Pull every line containing "nodes" out of the material below.
━━━━━ Stored data
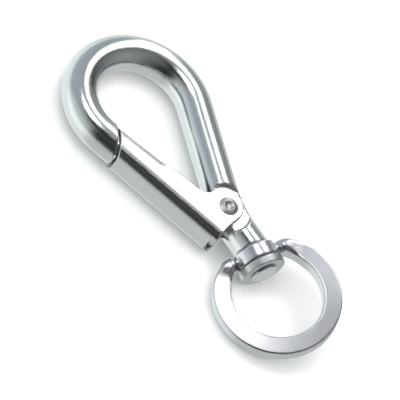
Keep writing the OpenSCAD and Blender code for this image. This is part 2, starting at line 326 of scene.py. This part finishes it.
def finishPiece(piece, place, body, nodes, material, shadedCut=None):
    if shadedCut:
        shadeCutFaces(piece, **shadedCut)
    marks = [face.material_index for face in piece.data.polygons]
    piece.data.transform(place)
    piece.data.shade_smooth()
    piece.data.materials.clear()
    piece.data.materials.append(material)
    # the marked faces get the darker cut material, which is partly a duller finish and partly painted shade
    # for the nose gap
    if shadedCut:
        piece.data.materials.append(shadedCutZinc)
        for face, shadedMark in zip(piece.data.polygons, marks):
            face.material_index = shadedMark
    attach(piece, body)
    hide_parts(*nodes)
    triangles = sum(len(face.vertices) - 2 for face in piece.data.polygons)
    print(piece.name, "made,", triangles, "triangles")


def nodeGroup(name, inputs, outputs):
    group = bpy.data.node_groups.new(name, "ShaderNodeTree")
    for label, kind, value in inputs:
        socket = group.interface.new_socket(name=label, in_out="INPUT", socket_type=kind)
        socket.default_value = value
    for label, kind in outputs:
        group.interface.new_socket(name=label, in_out="OUTPUT", socket_type=kind)
    return group, group.nodes.new("NodeGroupInput"), group.nodes.new("NodeGroupOutput")


def mathNode(tree, operation, a, b=0.0, clamp=False):
    node = tree.nodes.new("ShaderNodeMath")
    node.operation, node.use_clamp = operation, clamp
    for socket, value in zip(node.inputs, (a, b)):
        if isinstance(value, (int, float)):
            socket.default_value = value
        else:
            tree.links.new(value, socket)
    return node.outputs[0]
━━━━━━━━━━
> _Written answer_
def finishPiece(piece, place, body, nodes, material, shadedCut=None):
    hide_parts(*nodes)
    return group, group.nodes.new("NodeGroupInput"), group.nodes.new("NodeGroupOutput")
    node = tree.nodes.new("ShaderNodeMath")